New cosmological constraints with extended-Baryon Oscillation Spectroscopic Survey DR14 quasar sample

TL;DR

This paper assesses cosmological parameters by combining Planck 2015 CMB data with BAO measurements, including the DR14 quasar BAO at $z=1.52$, to test the base $\Lambda$CDM model and several extensions. Using CosmoMC, it derives tight constraints: the dark-energy equation of state in $w$CDM is $w=-1.036\pm0.056$, the effective number of relativistic species $N_{\text{eff}}=3.09_{-0.20}^{+0.18}$, the spatial curvature $\Omega_k=(1.8\pm1.9)\times10^{-3}$, and the total neutrino mass bounds $\sum m_\nu<0.16$ eV (NH) and $<0.19$ eV (IH) at 95% C.L., with a slight preference for NH. The results favor a flat $\Lambda$CDM universe with $w$ near $-1$, and while DR14 improves some constraints, it does not resolve the tension in the Hubble constant with local measurements. Overall, the study finds no compelling evidence for physics beyond $\Lambda$CDM given current data.

Abstract

We update the constraints on the cosmological parameters by adopting the Planck data released in 2015 and Baryon Acoustic Oscillation (BAO) measurements including the new DR14 quasar sample measurement at redshift $z=1.52$, and we conclude that the based six-parameter $Λ$CDM model is preferred.

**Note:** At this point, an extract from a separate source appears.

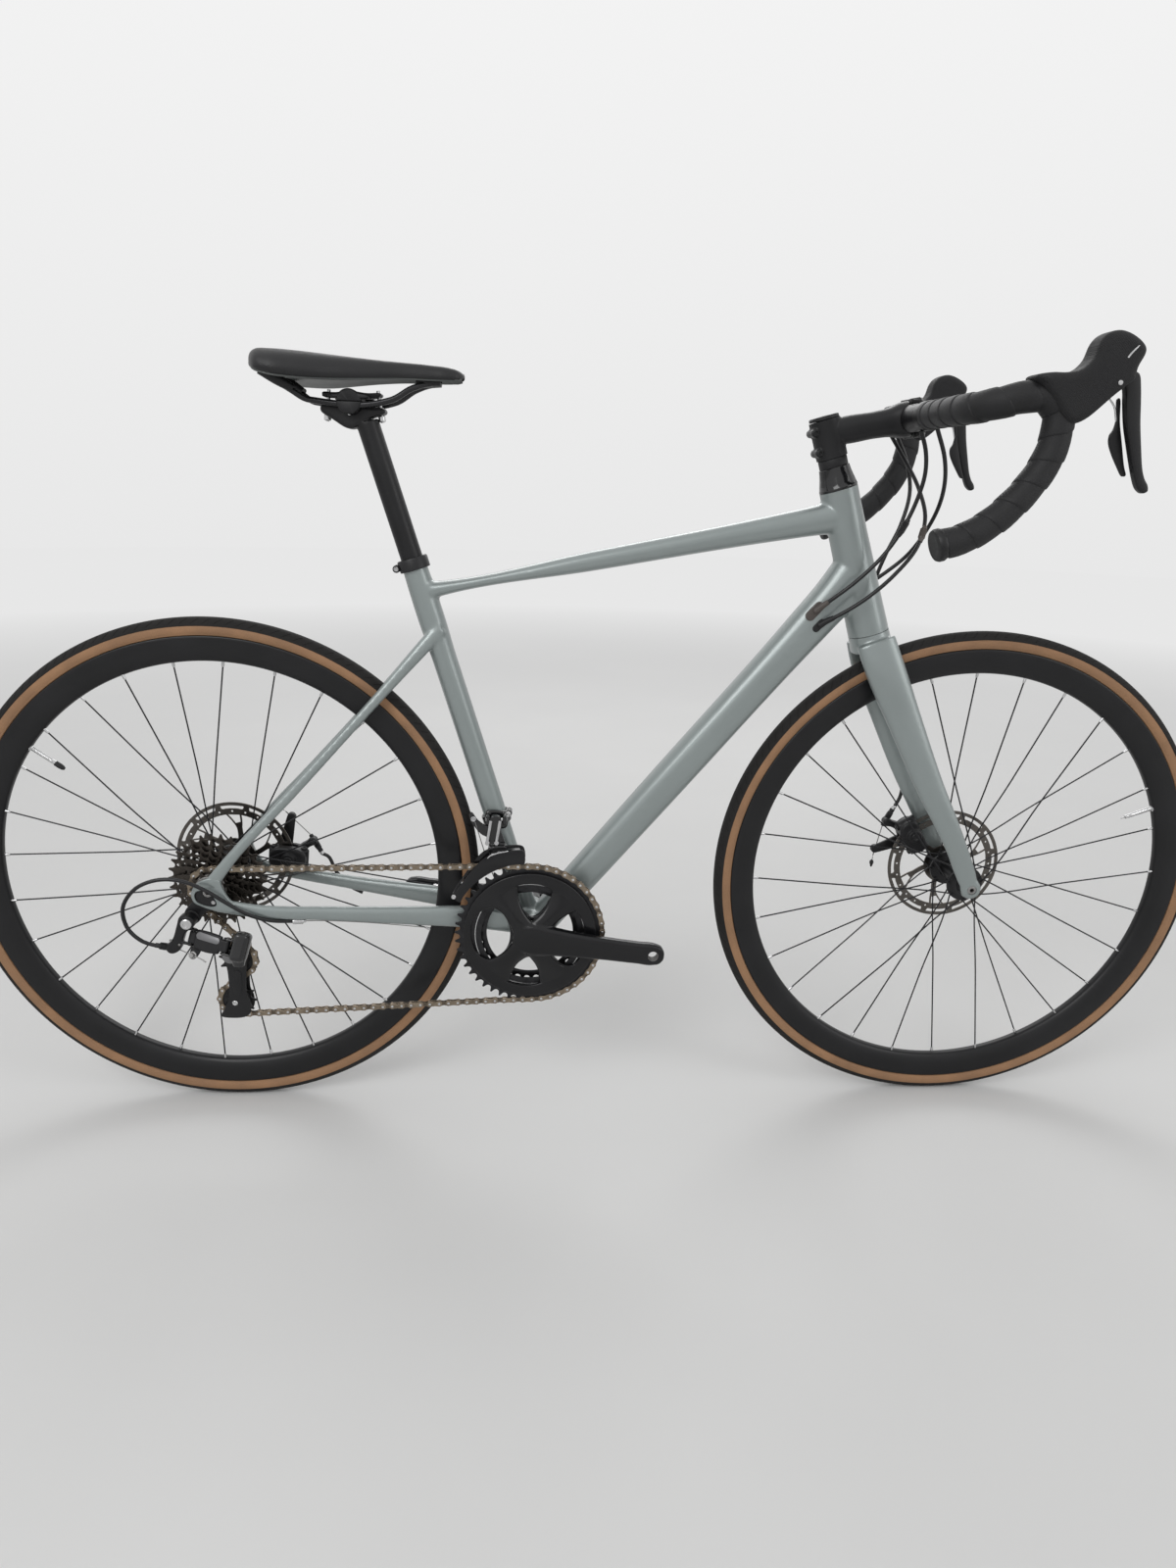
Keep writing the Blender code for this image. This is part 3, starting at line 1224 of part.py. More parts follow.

Exploring some extensions to the $Λ$CDM models, we find that the equation of state of dark energy reads $w=-1.036\pm 0.056$ in the $w$CDM model, the effective relativistic degrees of freedom in the Universe is $N_\text{eff}=3.09_{-0.20}^{+0.18}$ in the $N_\text{eff}+Λ$CDM model and the spatial curvature parameter is $Ω_k=(1.8\pm1.9)\times 10^{-3}$ in the $Ω_k+Λ$CDM model at $68\%$ confidence level (C.L.), and the $95\%$ C.L. upper bounds on the sum of three active neutrinos masses are $\sum m_ν<0.16$ eV for the normal hierarchy (NH) and $\sum m_ν<0.19$ eV for the inverted hierarchy (IH) with $Δχ^2\equiv χ^2_\text{NH}-χ^2_\text{IH}=-1.25$.

Figures (5)

• Figure 1: The triangular plot of $H_0$, $w_0$ and $w_a$ in the $w_0 w_a$CDM model. The point ($w_0=-1$, $w_a=0$) locates in the $w_0 w_a$CDM 68$\%$ C.L. region.
• Figure 2: The normalized $H(z)$ plot in the $\Lambda$CDM model, $w$CDM model and $w_0 w_a$CDM model. The grey band represents the $68\%$ confidence range in the $\Lambda$CDM model allowed by P15+BAO. The ranges between the two blue dash-dotted lines and the two red dashed lines represent the $68\%$ confidence ranges of the $w$CDM model and $w_0 w_a$CDM model allowed by P15+BAO respectively. The black and orange error bars denote the Hubble parameters measured by HST (named R16) in Riess:2016jrr and the Ly$\alpha$ forest of BOSS DR11 quasars (named Ly$\alpha$ Forest) in Delubac:2014aqe.
• Figure 3: The likelihood distributions of $\sum m_{\nu}$ for the NH and IH neutrinos in the $\nu \Lambda$CDM model. The dashed lines donate the allowed minimums of $\sum m_{\nu}$, namely 0.059 eV for NH and 0.101 eV for IH.
• Figure 4: The 2D contour plot of $H_0$ and $N_\text{eff}$ in the $N_\text{eff}+\Lambda$CDM model. The rectangle shaded region represents the observational value $H_0=73.24\pm 1.74$ km s$^{-1}$ Mpc$^{-1}$. They are overlapped at the 95$\%$ C.L. region.
• Figure 5: The contour plot of $\Omega_m$ and $\Omega_{\Lambda}$ in the $\Omega_k+\Lambda$CDM model. The dashed line indicates $\Omega_m+\Omega_{\Lambda}=1$.